The fact that banks are not arbing out the risk-less spread between the overnight fed funds rate and the 0.25% overnight deposit rate at the Fed is another example of an ‘arbitrage’ that is often left on the table (Exhibit 2). In this case, one of the reasons that this spread has not collapsed to zero as banks compete to borrow below the deposit rate and invest it overnight at the Fed at 0.25% from the supply side is because credit line limits may be reached that prevent cash-rich non-bank participants from lending beyond a certain limit to the commercial banks. From the demand side, commercial banks may not want to increase the size of their balance sheet that would be involved in earning this spread. We mention this example in passing only to demonstrate that when and if the triparty repos are done in size , they may disrupt the historical OIS / GC spread relationship and seeming ‘arbitrage’ opportunities may not entirely keep this spread from inverting.



Therefore, if investors are not too comfortable with going short risky assets on the bet of liquidity tightening (the topic of a later post), a levered bet on an OIS-GC spread tightening may be one much less risky approach to play the contra-Fed strategy.

And some additional thoughts on this trade from MS, which believes that the market is certainly not discounting for reverse repos hitting the market any time soon:

Talk of reverse repos has added some uncertainty to the market, but front-end rates have barely budged. Since bottoming out at 0.13% at the start of October, the 6-month US T-Bill rate has remained near its lows at 0.16% (Exhibit 3). Meanwhile, the 3-month US T-Bill rate has not moved at all and GC to the end of the year is now lower than it was at the beginning of the month.

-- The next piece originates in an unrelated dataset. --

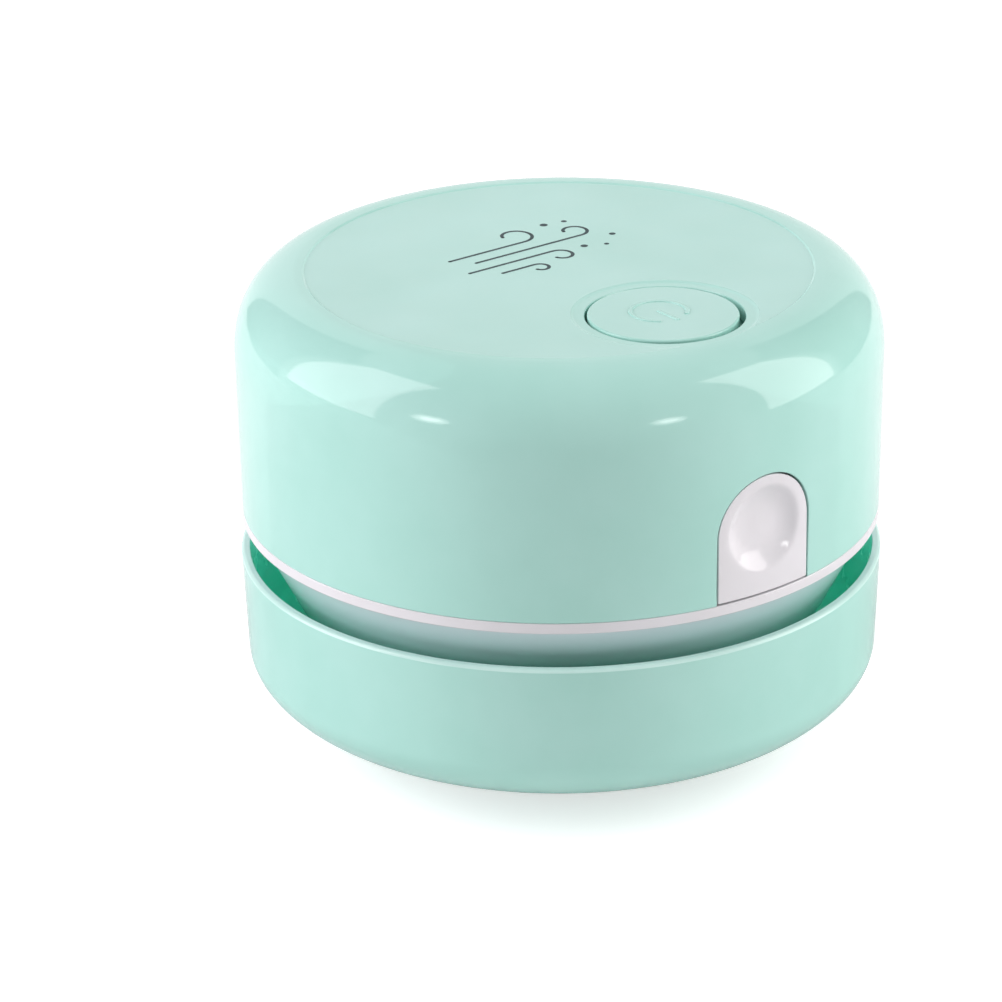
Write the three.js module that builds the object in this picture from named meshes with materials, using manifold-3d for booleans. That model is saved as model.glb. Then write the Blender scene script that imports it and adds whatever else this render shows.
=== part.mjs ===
// Desktop mini vacuum cleaner: a round hand-held cleaner that stands on a ring of bristles.
// The head lifts off a dust cup, and a skirt round the cup leaves an air slot under the head.
// Millimetres, +Z up. The origin is on the axis, level with the bristle tips; the front is -Y.
import * as THREE from "three";
import { mergeVertices } from "three/addons/utils/BufferGeometryUtils.js";
import Module from "manifold-3d";

const wasm = await Module();
wasm.setup();

// Overall form
const bodyRadius = 42.5;
const partingHeight = 33.1;
const headHeight = 31.9;
const fitGap = 0.3;
const overrun = 1;
const weldDistance = 1e-4;
const roundSteps = 36;
const middleSteps = 24;
const smallSteps = 8;
const arcSteps = 6;

// Top cover: matte disc, shoulder and nearly straight wall
const shoulderReach = 9.2;
const topDiscRecess = 0.3;
const topDiscEdge = 0.4;
const shoulderHeight = 10.6;
const shoulderPower = 2.23;
const footTaper = 0.3;
const coverWall = 2;
const shoulderSteps = 5;

// The bowl's white ring, and the air slot under it
const flangeThickness = 1.5;
const flangeReach = 1.4;
const airSlotHeight = 4.75;

// Skirt round the cup
const skirtBottom = 4.6;
const skirtWall = 1.5;
const skirtBendHeight = 8.6;
const skirtBendTaper = 0.6;
const skirtFootBand = 4.8;
const skirtPower = 1.86;
const skirtSteps = 4;

// Brush plate with its bristles
const plateProud = 0.3;
const plateThickness = 1.9;
const grooveDepth = 1.2;
const plateRim = 3.8;
const brushRingShare = 0.5;
const brushRingInset = 4.1;
const stripWidth = 3.8;
const stripProud = 0.3;
const stripCount = 4;
const stripGapAngle = 4;
const strandRows = 3;
const strandsInRow = 25;
const strandRowStep = 1.15;
const rowStaggerShare = 0.5;
const strandRadius = 0.3;
const strandSides = 3;
const strandSplay = 0.35;
const strandTrim = 0.5;
const stripArcSteps = 10;

// Outlet bowl, the dust cup in it and the inlet tube
const bowlWall = 1.6;
const coneFootReach = 4.35;
const airChannelWidth = 9.3;
const dustWall = 1.5;
const throatShare = 0.2;
const throatInset = 2.5;
const throatWall = 1.6;
const throatGap = 2;
const tubeFlangeReach = 1.4;
const airWindowCount = 7;
const airWindowPitch = 13;
const airWindowWidth = 4.5;
const airWindowHeight = 6.5;
const airWindowDrop = 1.2;

// Screws: the cross in a head reaches this share of its radius
const crossShare = 0.6;

// Base screws
const baseScrewCount = 3;
const baseScrewHeadRadius = 2;
const baseScrewHead = 0.9;
const baseScrewRadius = 0.95;
const baseScrewLength = 6.2;
const baseBossRadius = 2.6;
const baseBossSkin = 1.2;

// Fan base: the head's floor, with the collar that holds the filter
const fanBaseThickness = 1.5;
const fanEyeRadius = 12;
const sealHeight = 0.7;
const collarGap = 0.75;
const collarWall = 1.5;
const collarDepth = 6;
const lipReach = 1.9;
const lipThickness = 1.4;
const bayonetCount = 3;
const lipAngle = 40;
const lugAngle = 34;
const outletCount = 4;
const outletAngle = 26;
const outletPitch = 31;
const outletWidth = 2.6;
const outletEdge = 1.3;

// Filter
const frameWall = 1.7;
const frameDepth = 9.1;
const frameFloor = 1.4;
const lugThickness = 1.5;
const lugDrop = 0.9;
const windowCount = 6;
const spokeWidth = 2;
const hubRadius = 4;
const gripInset = 7;
const gripWidth = 3;
const gripHeight = 2.1;
const netThickness = 0.4;
const spongeThickness = 6.6;

// Impeller
const fanRoomHeight = 5.6;
const fanFloorGap = 0.6;
const fanRimGap = 5.04;
const impellerDisc = 1;
const bladeCount = 11;
const bladeHeight = 3.4;
const bladeThickness = 1;
const bladeSweep = 42;
const bladeSteps = 5;
const impellerHubRadius = 3.4;

// Motor, its plate and its screws
const motorPlateGap = 1.7;
const motorPlateThickness = 1.8;
const canShare = 0.3;
const canInset = 2;
const canWall = 0.8;
const motorHeadroom = 2.7;
const capHeight = 1.3;
const bearingRadius = 3.2;
const shaftRadius = 1;
const rotorGap = 0.65;
const rotorRoom = 2;
const magnetThickness = 1.8;
const magnetAngle = 130;
const motorScrewCircle = 8;
const motorScrewHeadRadius = 1.7;
const motorScrewHead = 0.9;
const motorScrewRadius = 0.8;
const motorScrewLength = 2.6;

// Head screws
const headScrewInset = 4.96;
const headScrewAngle = 58.35;
const headScrewHeadRadius = 2.6;
const headScrewHead = 1.7;
const headScrewRadius = 1.2;
const headScrewLength = 11.5;
const headBossRadius = 4.2;
const coverPostRadius = 3;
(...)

Further, most of the volatility remains further out the curve between the 1s/2s Treasury spread (Exhibit 4 – light blue) and not in the 6m/1y Treasury spread (Exhibit 4 – dark blue). This indicates that the market is no more worried about higher front-end rates in the very front end of the curve than it was at the beginning of 2009 – and continues to be more worried about higher rates / the level of curve further out in time, say in 1-years time.

This implies that investors who believe OIS / GC spreads will tighten can take advantage of current entry levels.

What the market is saying is that not only is the Fed not “in danger” of tightening any time soon, but that its disclosed preferred mechanism of liquidity extraction via reverse repos is not likely to be effectuated any time soon, especially in light of the failed Fed test on Monday. The “don’t fight the Fed” ideology has become everyone’s bedtime mantra. And as long as the Fed is willing to throw trillions simply for the sake of redefining triple digits P/E multiples as the new “normal,” so be it. Madoff also thought he could run his scheme for ever. Either that, or he simply did not think about the consequences of what happens when the status quo changed. The Federal Reserve is now caught squarely in the same position. And, just like Madoff’s ponzi scheme imploded with $50 billion disappearing overnight (and no, there was no greater fool to throw the hot potato to), so the same will happen with the US capital markets one day. The event is a certainty, the timing is still unknown – but keep an eye out on such data points as the OIS-GC spread for some early warnings.